──────── PROVIDED DATA

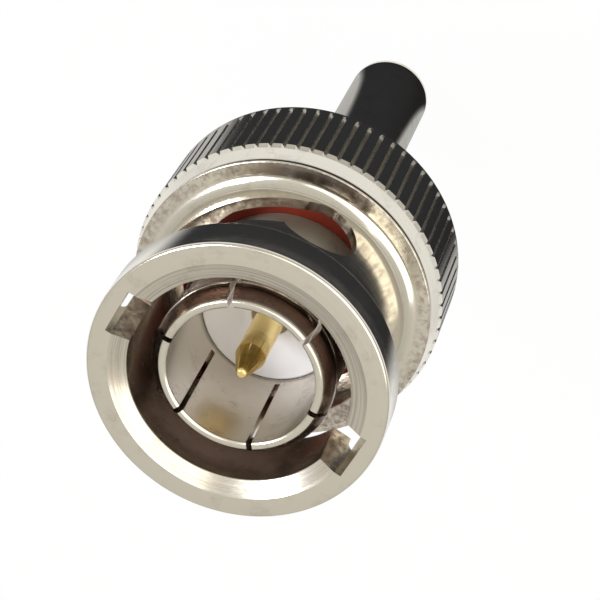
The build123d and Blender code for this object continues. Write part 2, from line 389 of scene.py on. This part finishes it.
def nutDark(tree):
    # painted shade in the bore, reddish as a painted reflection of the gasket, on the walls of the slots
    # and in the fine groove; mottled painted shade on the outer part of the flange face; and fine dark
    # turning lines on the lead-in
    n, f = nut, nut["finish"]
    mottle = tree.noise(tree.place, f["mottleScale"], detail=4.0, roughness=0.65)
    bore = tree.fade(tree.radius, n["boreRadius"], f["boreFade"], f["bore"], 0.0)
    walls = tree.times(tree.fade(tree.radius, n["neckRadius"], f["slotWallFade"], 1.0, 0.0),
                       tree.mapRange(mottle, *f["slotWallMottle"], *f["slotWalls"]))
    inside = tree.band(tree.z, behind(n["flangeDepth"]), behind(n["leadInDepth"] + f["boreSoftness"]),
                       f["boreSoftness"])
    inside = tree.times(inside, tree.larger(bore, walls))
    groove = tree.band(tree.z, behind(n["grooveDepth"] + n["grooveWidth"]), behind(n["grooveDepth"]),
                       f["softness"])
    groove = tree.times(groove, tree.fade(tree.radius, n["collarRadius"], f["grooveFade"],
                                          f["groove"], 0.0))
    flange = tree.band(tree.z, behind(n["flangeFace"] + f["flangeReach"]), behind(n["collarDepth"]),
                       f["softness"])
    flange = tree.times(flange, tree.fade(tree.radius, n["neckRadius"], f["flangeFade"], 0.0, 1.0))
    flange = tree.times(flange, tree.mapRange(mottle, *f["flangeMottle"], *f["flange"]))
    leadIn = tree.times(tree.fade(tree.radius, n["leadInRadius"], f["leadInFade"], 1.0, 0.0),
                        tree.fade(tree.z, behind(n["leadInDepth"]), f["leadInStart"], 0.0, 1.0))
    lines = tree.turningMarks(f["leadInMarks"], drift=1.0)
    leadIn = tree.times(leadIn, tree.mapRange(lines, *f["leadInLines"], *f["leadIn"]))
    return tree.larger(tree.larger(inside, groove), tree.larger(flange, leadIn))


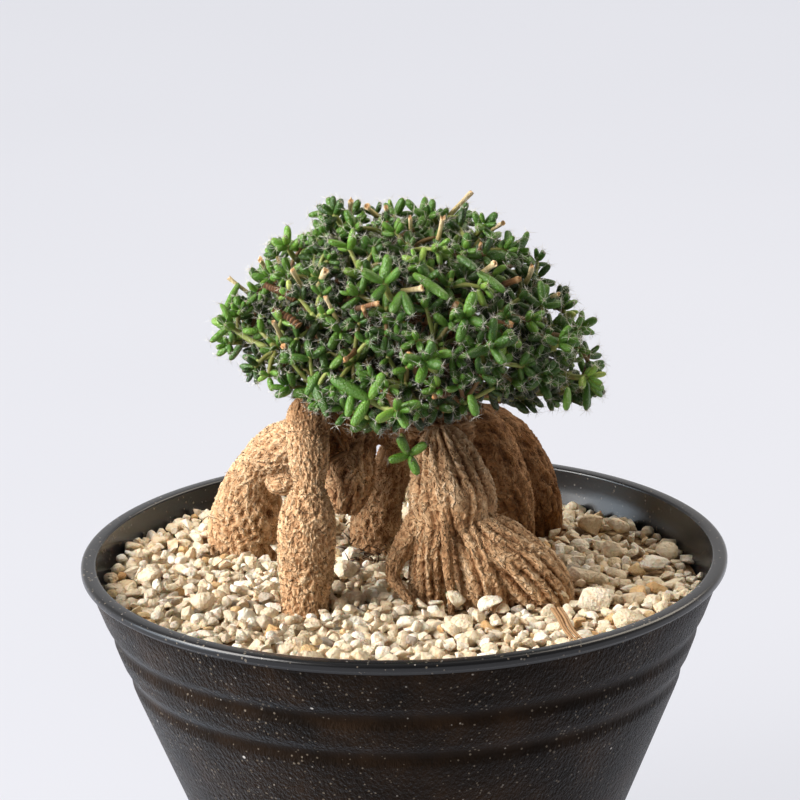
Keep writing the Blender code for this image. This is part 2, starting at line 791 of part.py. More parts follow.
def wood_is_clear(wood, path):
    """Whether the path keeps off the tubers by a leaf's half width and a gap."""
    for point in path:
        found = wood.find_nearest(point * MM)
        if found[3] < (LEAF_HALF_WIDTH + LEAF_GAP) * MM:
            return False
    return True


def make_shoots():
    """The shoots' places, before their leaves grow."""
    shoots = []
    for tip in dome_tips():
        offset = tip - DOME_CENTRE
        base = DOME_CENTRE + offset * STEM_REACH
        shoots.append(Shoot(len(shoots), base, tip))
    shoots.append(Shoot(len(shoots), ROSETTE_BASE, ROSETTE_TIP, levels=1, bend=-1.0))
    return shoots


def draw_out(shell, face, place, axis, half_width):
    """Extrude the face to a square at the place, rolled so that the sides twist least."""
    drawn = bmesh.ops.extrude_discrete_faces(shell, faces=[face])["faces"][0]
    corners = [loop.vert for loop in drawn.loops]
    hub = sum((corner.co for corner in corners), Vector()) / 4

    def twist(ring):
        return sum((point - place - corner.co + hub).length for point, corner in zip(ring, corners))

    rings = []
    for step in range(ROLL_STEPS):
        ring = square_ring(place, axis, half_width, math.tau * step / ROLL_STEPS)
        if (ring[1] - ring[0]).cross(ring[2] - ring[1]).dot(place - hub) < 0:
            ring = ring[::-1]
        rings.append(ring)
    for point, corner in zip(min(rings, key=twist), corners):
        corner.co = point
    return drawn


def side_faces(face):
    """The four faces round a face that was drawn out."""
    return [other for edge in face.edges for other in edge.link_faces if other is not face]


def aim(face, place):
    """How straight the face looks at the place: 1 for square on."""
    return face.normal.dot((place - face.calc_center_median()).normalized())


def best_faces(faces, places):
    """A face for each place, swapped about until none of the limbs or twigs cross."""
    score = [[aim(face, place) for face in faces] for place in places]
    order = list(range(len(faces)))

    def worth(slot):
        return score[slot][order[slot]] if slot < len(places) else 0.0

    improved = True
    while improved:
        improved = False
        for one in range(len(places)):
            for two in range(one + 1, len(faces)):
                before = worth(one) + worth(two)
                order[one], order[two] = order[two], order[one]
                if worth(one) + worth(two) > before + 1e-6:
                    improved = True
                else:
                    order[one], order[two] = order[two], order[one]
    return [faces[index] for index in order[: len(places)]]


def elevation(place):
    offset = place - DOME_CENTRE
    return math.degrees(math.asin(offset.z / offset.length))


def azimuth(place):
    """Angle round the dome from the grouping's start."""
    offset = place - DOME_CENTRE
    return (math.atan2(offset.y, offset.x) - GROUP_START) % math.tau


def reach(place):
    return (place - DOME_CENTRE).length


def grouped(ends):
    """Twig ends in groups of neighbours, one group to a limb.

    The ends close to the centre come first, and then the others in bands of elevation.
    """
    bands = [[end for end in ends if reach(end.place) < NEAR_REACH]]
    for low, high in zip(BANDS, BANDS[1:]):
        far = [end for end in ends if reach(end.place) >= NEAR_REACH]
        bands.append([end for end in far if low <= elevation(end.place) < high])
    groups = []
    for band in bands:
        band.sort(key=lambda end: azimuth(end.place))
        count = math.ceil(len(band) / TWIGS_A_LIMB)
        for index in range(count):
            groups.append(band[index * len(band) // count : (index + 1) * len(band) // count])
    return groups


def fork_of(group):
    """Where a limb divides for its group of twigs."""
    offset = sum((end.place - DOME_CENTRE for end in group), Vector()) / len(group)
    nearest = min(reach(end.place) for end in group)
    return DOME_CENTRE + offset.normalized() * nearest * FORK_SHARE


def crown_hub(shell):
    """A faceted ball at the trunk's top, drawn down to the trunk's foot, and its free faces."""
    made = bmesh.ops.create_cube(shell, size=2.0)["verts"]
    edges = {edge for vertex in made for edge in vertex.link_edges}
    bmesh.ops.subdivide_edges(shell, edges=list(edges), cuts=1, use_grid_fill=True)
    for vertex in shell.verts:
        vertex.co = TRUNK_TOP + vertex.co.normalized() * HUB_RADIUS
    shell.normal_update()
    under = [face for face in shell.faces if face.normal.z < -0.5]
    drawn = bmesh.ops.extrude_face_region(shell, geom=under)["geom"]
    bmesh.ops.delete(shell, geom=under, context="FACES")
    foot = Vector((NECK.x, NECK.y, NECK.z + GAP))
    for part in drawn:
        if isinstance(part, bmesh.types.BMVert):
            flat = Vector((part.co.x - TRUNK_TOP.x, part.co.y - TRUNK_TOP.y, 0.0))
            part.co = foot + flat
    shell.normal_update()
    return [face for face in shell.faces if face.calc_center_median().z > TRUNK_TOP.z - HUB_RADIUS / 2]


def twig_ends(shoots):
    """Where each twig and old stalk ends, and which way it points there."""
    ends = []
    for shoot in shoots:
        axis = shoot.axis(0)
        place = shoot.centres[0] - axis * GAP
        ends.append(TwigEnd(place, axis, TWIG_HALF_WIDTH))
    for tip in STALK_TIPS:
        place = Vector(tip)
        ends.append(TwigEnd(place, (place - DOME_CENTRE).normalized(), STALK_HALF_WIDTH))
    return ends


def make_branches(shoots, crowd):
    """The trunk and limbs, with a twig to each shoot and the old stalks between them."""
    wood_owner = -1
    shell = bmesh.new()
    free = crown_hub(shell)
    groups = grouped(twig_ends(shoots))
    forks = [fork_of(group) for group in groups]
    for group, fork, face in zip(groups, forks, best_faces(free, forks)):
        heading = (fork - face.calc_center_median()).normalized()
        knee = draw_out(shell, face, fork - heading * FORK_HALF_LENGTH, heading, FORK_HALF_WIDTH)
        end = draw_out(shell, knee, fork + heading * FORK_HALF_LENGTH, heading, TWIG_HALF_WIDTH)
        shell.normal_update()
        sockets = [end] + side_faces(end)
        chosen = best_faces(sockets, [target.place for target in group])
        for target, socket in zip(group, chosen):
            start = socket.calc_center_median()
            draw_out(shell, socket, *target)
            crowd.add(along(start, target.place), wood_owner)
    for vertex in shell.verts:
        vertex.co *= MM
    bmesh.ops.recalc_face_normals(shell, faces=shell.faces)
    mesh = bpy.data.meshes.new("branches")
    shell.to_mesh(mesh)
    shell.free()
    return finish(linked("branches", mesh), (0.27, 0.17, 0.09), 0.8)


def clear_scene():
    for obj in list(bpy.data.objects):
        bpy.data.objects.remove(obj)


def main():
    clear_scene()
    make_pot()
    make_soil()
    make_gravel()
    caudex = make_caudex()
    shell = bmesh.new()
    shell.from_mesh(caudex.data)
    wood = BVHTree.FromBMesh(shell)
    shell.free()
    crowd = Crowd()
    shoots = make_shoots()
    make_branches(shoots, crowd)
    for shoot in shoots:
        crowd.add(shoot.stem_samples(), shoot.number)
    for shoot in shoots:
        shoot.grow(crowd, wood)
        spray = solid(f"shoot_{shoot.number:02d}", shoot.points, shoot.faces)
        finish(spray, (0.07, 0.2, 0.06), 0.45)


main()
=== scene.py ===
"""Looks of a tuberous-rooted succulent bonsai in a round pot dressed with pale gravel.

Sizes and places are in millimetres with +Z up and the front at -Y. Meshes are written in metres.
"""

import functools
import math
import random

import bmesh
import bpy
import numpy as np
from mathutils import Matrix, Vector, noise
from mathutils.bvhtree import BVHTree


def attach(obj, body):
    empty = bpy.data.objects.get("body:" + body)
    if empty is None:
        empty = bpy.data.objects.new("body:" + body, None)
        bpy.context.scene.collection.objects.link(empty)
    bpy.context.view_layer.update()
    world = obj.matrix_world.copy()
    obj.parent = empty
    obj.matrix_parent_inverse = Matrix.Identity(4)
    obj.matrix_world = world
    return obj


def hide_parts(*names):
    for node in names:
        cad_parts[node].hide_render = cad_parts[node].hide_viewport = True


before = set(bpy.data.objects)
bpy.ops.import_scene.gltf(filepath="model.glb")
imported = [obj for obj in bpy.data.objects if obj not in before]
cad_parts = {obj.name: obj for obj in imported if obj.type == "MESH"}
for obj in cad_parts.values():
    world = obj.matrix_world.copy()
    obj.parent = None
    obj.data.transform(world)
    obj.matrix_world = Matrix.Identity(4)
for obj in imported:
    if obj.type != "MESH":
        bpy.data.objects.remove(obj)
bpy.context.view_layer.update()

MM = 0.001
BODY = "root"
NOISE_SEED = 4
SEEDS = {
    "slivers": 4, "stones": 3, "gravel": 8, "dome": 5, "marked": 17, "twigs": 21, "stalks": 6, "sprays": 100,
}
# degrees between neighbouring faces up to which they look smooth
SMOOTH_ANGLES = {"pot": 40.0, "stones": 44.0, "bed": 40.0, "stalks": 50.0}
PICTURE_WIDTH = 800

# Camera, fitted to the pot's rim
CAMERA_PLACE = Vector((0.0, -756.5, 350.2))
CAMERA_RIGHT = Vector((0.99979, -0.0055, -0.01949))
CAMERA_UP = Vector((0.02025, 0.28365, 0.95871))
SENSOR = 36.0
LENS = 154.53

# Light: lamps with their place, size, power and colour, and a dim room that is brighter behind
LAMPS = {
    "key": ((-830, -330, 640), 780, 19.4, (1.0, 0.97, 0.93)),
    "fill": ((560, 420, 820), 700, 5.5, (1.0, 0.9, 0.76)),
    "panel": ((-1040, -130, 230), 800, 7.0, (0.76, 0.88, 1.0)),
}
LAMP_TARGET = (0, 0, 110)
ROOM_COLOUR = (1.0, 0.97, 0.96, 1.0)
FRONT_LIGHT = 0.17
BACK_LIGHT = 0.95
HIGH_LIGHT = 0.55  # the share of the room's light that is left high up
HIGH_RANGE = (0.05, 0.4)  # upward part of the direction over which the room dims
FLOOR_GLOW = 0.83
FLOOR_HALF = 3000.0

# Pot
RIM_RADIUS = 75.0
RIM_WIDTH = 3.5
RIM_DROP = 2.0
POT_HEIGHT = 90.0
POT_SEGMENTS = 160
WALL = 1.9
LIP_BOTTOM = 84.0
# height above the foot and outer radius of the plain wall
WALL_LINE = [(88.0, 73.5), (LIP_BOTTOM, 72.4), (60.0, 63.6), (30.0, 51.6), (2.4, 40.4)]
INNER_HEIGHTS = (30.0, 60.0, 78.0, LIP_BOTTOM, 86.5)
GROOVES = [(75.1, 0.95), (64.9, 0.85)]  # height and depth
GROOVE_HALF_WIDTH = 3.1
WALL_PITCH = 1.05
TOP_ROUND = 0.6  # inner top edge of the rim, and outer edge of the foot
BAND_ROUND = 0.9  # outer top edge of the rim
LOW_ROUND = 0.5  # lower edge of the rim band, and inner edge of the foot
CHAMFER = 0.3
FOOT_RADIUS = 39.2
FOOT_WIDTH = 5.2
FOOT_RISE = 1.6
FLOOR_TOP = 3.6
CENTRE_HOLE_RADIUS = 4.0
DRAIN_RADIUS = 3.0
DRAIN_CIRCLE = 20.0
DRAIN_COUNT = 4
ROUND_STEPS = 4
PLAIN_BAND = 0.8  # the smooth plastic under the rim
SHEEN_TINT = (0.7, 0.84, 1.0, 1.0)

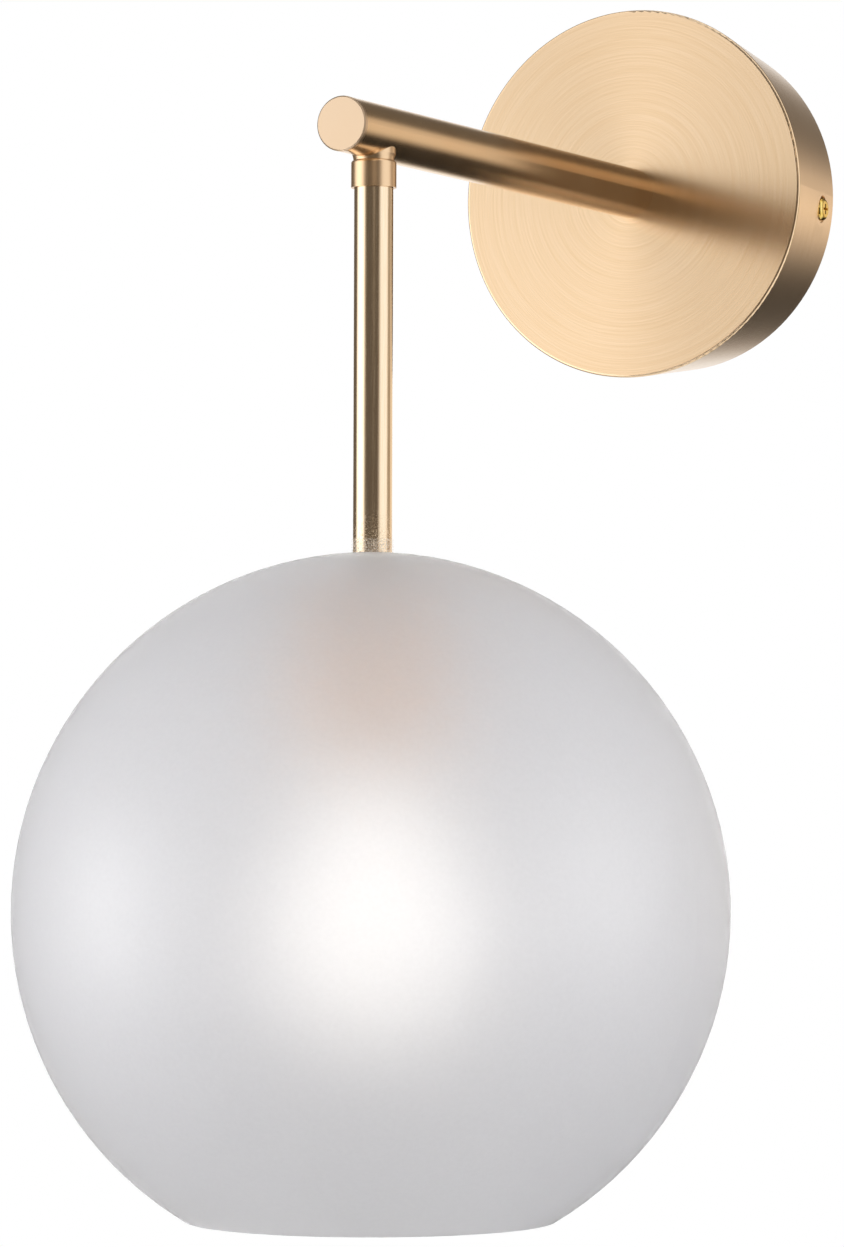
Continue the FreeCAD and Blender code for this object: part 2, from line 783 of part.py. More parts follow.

────────────────

## WRITTEN EXERCISE
From the records above, repeat exactly the lines from the one with "for target, socket" through the one with "for node in", both included.

## OUTPUT FOR THIS EXERCISE
        for target, socket in zip(group, chosen):
            start = socket.calc_center_median()
            draw_out(shell, socket, *target)
            crowd.add(along(start, target.place), wood_owner)
    for vertex in shell.verts:
        vertex.co *= MM
    bmesh.ops.recalc_face_normals(shell, faces=shell.faces)
    mesh = bpy.data.meshes.new("branches")
    shell.to_mesh(mesh)
    shell.free()
    return finish(linked("branches", mesh), (0.27, 0.17, 0.09), 0.8)


def clear_scene():
    for obj in list(bpy.data.objects):
        bpy.data.objects.remove(obj)


def main():
    clear_scene()
    make_pot()
    make_soil()
    make_gravel()
    caudex = make_caudex()
    shell = bmesh.new()
    shell.from_mesh(caudex.data)
    wood = BVHTree.FromBMesh(shell)
    shell.free()
    crowd = Crowd()
    shoots = make_shoots()
    make_branches(shoots, crowd)
    for shoot in shoots:
        crowd.add(shoot.stem_samples(), shoot.number)
    for shoot in shoots:
        shoot.grow(crowd, wood)
        spray = solid(f"shoot_{shoot.number:02d}", shoot.points, shoot.faces)
        finish(spray, (0.07, 0.2, 0.06), 0.45)


main()
=== scene.py ===
"""Looks of a tuberous-rooted succulent bonsai in a round pot dressed with pale gravel.

Sizes and places are in millimetres with +Z up and the front at -Y. Meshes are written in metres.
"""

import functools
import math
import random

import bmesh
import bpy
import numpy as np
from mathutils import Matrix, Vector, noise
from mathutils.bvhtree import BVHTree


def attach(obj, body):
    empty = bpy.data.objects.get("body:" + body)
    if empty is None:
        empty = bpy.data.objects.new("body:" + body, None)
        bpy.context.scene.collection.objects.link(empty)
    bpy.context.view_layer.update()
    world = obj.matrix_world.copy()
    obj.parent = empty
    obj.matrix_parent_inverse = Matrix.Identity(4)
    obj.matrix_world = world
    return obj


def hide_parts(*names):
    for node in names:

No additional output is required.